The Corner

Outrageous Smear

I half-heard someone on MSNBC’s “Abrams Report” last night saying that there are 6 million reasons to vote against Arnold, those 6 million reasons, of course, being the victims of the Holocaust. This has to rank as one of the stupidest and most unfair comments of the recall. Here is a New York Times report today, giving fuller context to Arnold’s comment.

As far as I can tell, Arnold’s view is a very crude version of that of John Luckas in The Hitler of History.
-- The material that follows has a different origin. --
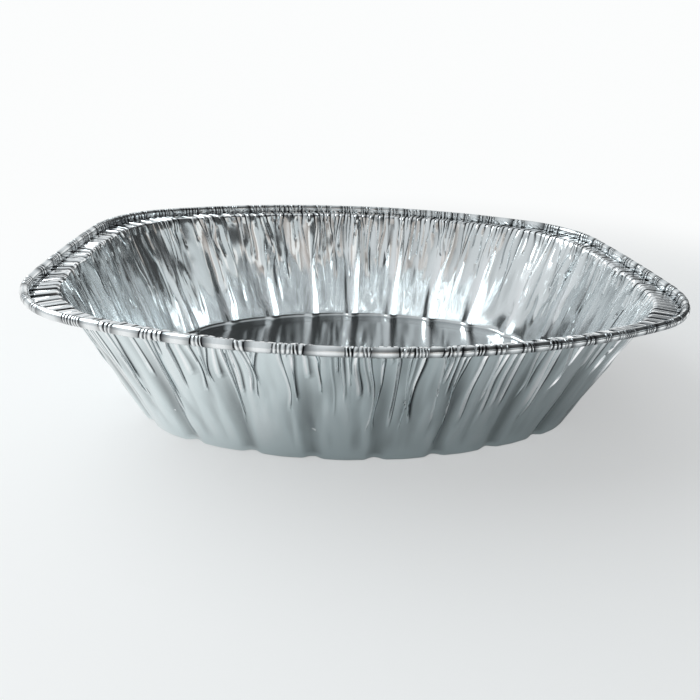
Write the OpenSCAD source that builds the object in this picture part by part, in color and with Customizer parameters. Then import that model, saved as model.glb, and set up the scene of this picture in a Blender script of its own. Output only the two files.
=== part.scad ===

In any case, he’s not a Nazi. Here’s the Times bit. The Butler referred to is George Butler who wrote the book proposal in question. He read a fuller transcript to a Times reporter:

In the portion of the interview read over the phone and later distributed by the campaign, Mr. Schwarzenegger said: “In many ways I admired people — It depends for what. I admired Hitler for instance because he came from being a little man with almost no formal education, up to power. And I admire him for being such a good public speaker and for his way of getting to the people and so on. But I didn’t admire him for what he did with it. It is very hard to say who I admired and who are my heroes. And I admired basically people who are powerful people, like Kennedy. Who people listen to and just wait until he comes out with telling them what to do. People like that I admire a lot.”

Mr. Butler said the book proposal had erroneously dropped a few words from a quotation attributed to Mr. Schwarzenegger. According to Mr. Butler’s reading of the transcript, Mr. Schwarzenegger followed his comments about Hitler’s public speaking by adding, “But I didn’t admire him for what he did with it.” He did not say, “I admire him for being such a good public speaker and for what he did with it,” as he was quoted in the book proposal and in early editions of The Times.

Mr. Butler said he could not explain the inaccuracy. “I am amazed that something like that escaped me.”

Mr. Butler also read other sentences of the transcript, spoken in Mr. Schwarzenegger’s then-imperfect English, that related to the subject. “Yes, in Germany they used power and authority but it was used in the wrong way,” Mr. Schwarzenegger said, according to Mr. Butler. “But it was misused on the power. First, it started having, I mean, getting Germany out of the great recession and having everybody jobs and so on and then it was just misused. And they said, let’s take this country, and so on.” Mr. Schwarzenegger concluded: “That’s bad.”